Мужчина иронично смотрел на Лилю. Та плакала. Если бы она знала. Если бы она знала. Но никому не дано знать будущего. Внутри истерично билась надежда – попробуй, попроси, вдруг простит, даст второй шанс.

– Ты был прав, – робко начала она. – Во всем. Каждая жизнь бесценна. И каждый, кто раскидывается ею, преступник. И я тоже. Прости меня. Дай возможность исправить ошибку. Я так бесполезно жила. Теперь я вижу это, ты показал мне…

– Ты такая же, как все. Знаешь, сколько раз я слышал мольбы, видел слезы? А теперь ответь честно – если бы рак подтвердился, что сделала бы ты тогда, как бы поступила?

Лиля задумалась. Прожив десятки жизней, она и умирала десятки раз. И не всегда это было быстро и безболезненно. То, чего она боялась раньше, уже не страшило. С крыши прыгала совсем другая Лиля. Не покривив душой, она ответила:

– Я прожила бы остаток жизни, наслаждаясь любовью близких.

Лиля вновь поднималась по лестнице на свой этаж. Она помнила все, что случилось, до мельчайших подробностей. В душе пело от радости. Все будет хорошо. Он простил ее. Достала ключи из сумочки, потом засмеялась – там ведь не заперто. Толкнула дверь. Та не поддалась, но Лиля как-то оказалась в квартире. Первое, что бросилось в глаза – зеркало, закрытое простыней. В душе все похолодело. Шаг в комнату.
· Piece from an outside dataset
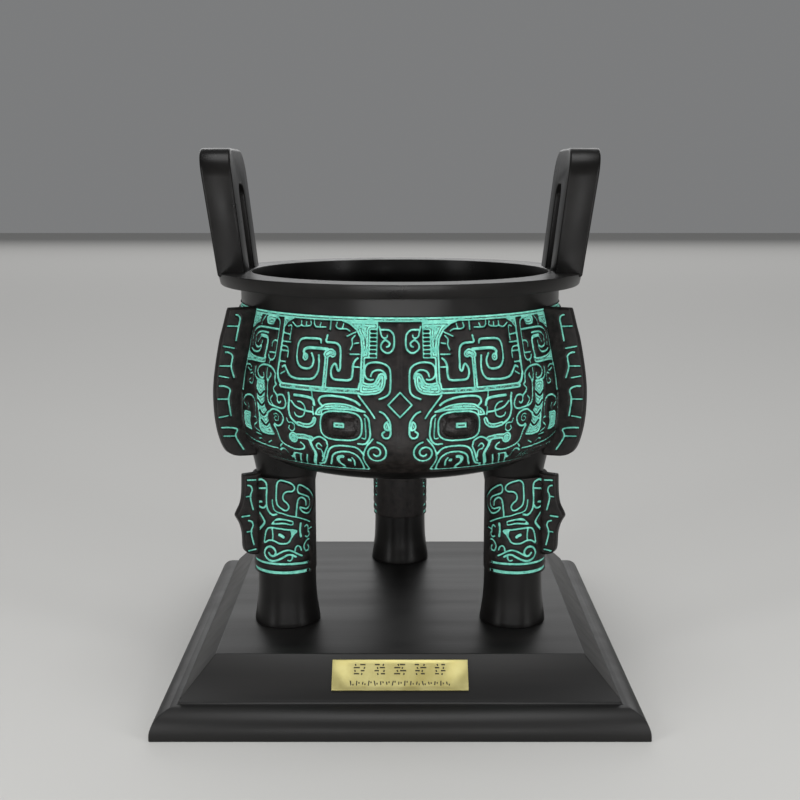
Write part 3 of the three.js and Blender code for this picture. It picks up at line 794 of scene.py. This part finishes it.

– Нет! Нет! Нет! Ты же простил меня! Лиля упала на колени – посреди комнаты, на двух табуретах стоял гроб. А в нем лежала она, Лиля. – Ты же простил меня! – закричала Лиля в отчаянье.

И услышала в ответ:

– С чего ты взяла? Ты так и не изменила своего мнения, пока я тебе не показал, что все было бы хорошо. Хотя, это неважно. Я Собиратель – собираю жизни, брошенные добровольно. Ты выбросила свою жизнь. Ты не ценила ее, а я знаю цену каждому дню. И твои непрожитые дни мне тем слаще, чем тебе горше с ними расставаться. Я проживу дольше на твою непрожитую жизнь. Твою и других дураков, что выкидывают ее. Впереди меня ждет бесконечность. Тебя тоже. Только ты будешь вечно подниматься по лестнице, радуясь, а потом плакать в ужасе у собственного гроба. А теперь прощай, у меня новый клиент.

Лиля вновь поднималась по лестнице на свой этаж…

Юрка забрался на табуретку. Давясь пьяными слезами, надел на шею петлю. Он докажет Свете, как любит ее. Пусть она поплачет, пожалеет о том, что бросила. Пусть ей тоже будет плохо... Хуже, чем ему сейчас, ведь он-то ни в чем не виноват, а ее пусть терзает совесть за его смерть. Последний раз взглянул на фотографию любимой и шагнул вперед. С фотографии на столе за ним пристально наблюдали зеленые светящиеся глаза.

– Странно, у Светки ведь глаза серые, – подумалось ему в последний момент.